Senegal's President Macky Sall told the conference that poor developing nations in Africa wanted increased funding for adaptation to worsening climate change.
President Emmerson Mnangagwa of Zimbabwe said: “Those most responsible for the climate crisis must listen and prioritise climate finance to help prevent disasters and help climate victims recover. Commitments we have made and continue to make can only make a difference when we act on them.”
Sri Lanka's president Ranil Wickremesinghe lambasted what he called the “double standards” employed by the world's chief polluters.
“Developed nations should be giving leadership to work on climate challenges rather than abdicating their responsibilities. It is no secret that climate financing has missed the target …. As many developed nations deem it fit to wait on their climate financing contributions, these countries were also on both sides of the Ukraine war and seemed to have no qualms spending for war,” he said.
Citing recent research, Cop27 President Sameh Shoukri told a news conference that while he was encouraged by the resolve to tackle climate change and impressed by energy of young people, half the world will be affected by climate change by 2030 — even if temperatures rise no more than 1.5 degrees above pre-industrial levels.
A temperature rise no greater than 1.5 degree Celsius is what world leaders agreed to in Paris in 2015 as their objective, based on scientific consensus.
In contrast, the president of Ghana, Nana Addo, struck a hopeful note, saying Africa, with international help, could be key to the decarbonisation of the world. He cited the large swathes of arable land and a young and innovative population.
“No one wins if Africa loses,” he said.
Another hopeful note came from French President Emmanuel Macron, who flew back to Paris after he addressed the summit on Monday night.
The French leader is meeting on Tuesday with the heads of the country’s most climate-damaging industries to pressure them to reduce greenhouse gas emissions. The meeting at the Elysee presidential palace in Paris aims at accelerating the reduction of carbon emissions, a move that requires new technologies and investments worth billions of euros.
The industry represents about 20 per cent of France’s national greenhouse gas emissions.
On Monday, leaders at the two-week UN summit spoke of the need to agree on mechanisms for “loss and damage” funding, under which wealthy nations bankroll measures taken by the most vulnerable countries to mitigate the effects of climate change.
“Those who contributed least to the climate crisis are reaping the whirlwind sowed by others,” said Mr Guterres in an impassioned speech on Monday. “Many are blindsided by impacts for which they had no warning or means of preparation.
“This is why I am calling for universal early warning systems coverage within five years.
“And it is why I am asking that all governments tax the windfall profits of fossil fuel companies.
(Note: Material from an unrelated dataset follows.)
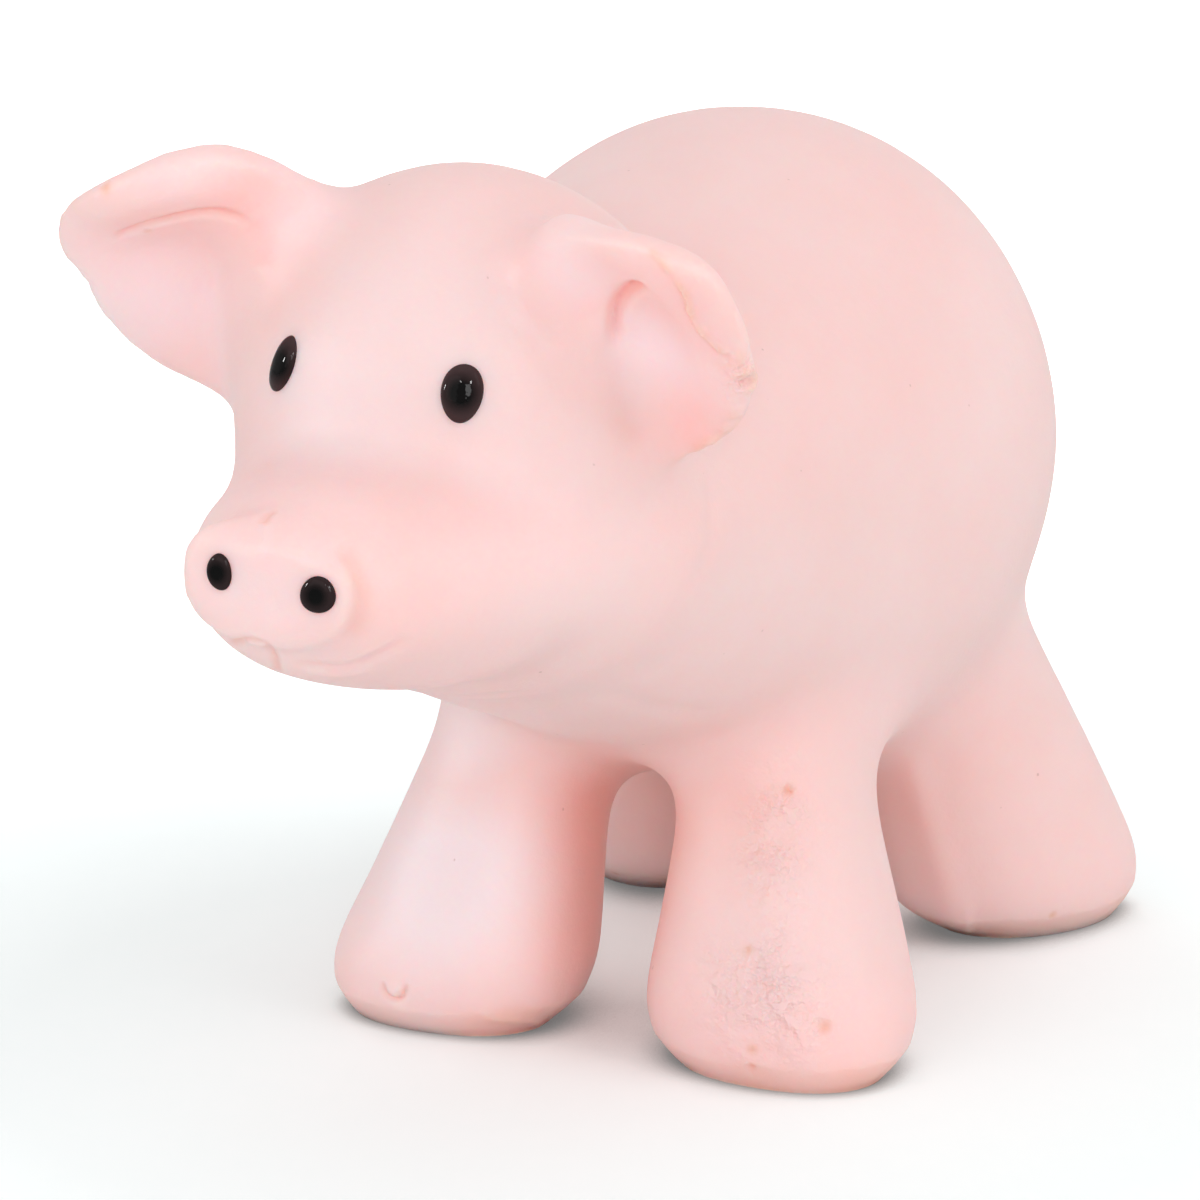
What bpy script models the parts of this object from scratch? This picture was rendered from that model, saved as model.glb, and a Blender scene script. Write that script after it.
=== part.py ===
"""Toy farm pig: a hollow moulded rubber skin, painted eyes and nostrils, and a rattle ball inside.

Metres, +Z up. The pig looks along -Y and stands on z = 0, and x = 0 is its plane of symmetry.
Every "forward" value is a distance towards the snout from just ahead of the middle of the stance.
A "side" value is a distance from the plane of symmetry, and an "up" value one from the floor.
"""

import math

import bmesh
import bpy
from mathutils import Matrix, Vector

# Middle of the whole length, seen from the point that the forward values start at
MIDDLE_FORWARD = 0.0011

# Skin
WALL = 0.0026
SOLE_WALL = 0.0032
GAP = 0.0003
OVERRUN = 0.004

# Barrel and chest
BARREL_FORWARD = -0.0217
BARREL_UP = 0.0444
BARREL_HALF_WIDTH = 0.0265
BARREL_HALF_LENGTH = 0.0255
BARREL_HALF_HEIGHT = 0.0283
CHEST_FORWARD = -0.0044
CHEST_UP = 0.0450
CHEST_HALF_WIDTH = 0.0216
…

Let’s redirect the money to people struggling with rising food and energy prices and to countries suffering loss and damage caused by the climate crisis.”
In an early success, the summit agreed on Monday to add loss and damage to the agenda, a move that had eluded negotiators for years.
“On addressing loss and damage, this Cop must agree on a clear, time-bound road map reflective of the scale and urgency of the challenge,” the UN chief said. “This road map must deliver effective institutional arrangements for financing.”
Humanity, he said, was on “a motorway to climate hell with our foot on the accelerator”.
The idea of a windfall tax on carbon profits has gained traction in recent months amid sky-high earnings for major oil and gas companies as consumers struggle to pay the rising cost of heating homes and filling cars.
The summit’s first full day on Monday was defined by urgent calls by leaders to slash greenhouse gas emissions as the planet warms and severe weather events become more frequent and destructive.
Scores of presidents, along with thousands of diplomats, climate negotiators, business leaders, activists and journalists descended on the Red Sea resort city of Sharm El Sheikh to take part in discussions and negotiations lasting until November 18.
Former US vice president Al Gore, one of the first leaders to raise the alarm about climate change, framed the question of whether to decarbonise as a “life over death” choice by leaders.
Nigeria’s environment minister Mohammed Abdullahi, along with many others, argued that the action needed to go beyond just cutting emissions. Rich nations most responsible for climate change must help poor nations hit hard by the impacts of climate change, he said.
“The blame game should stop,” he said.
He said his country would be “aggressive” during negotiations about financing and reparations for vulnerable countries.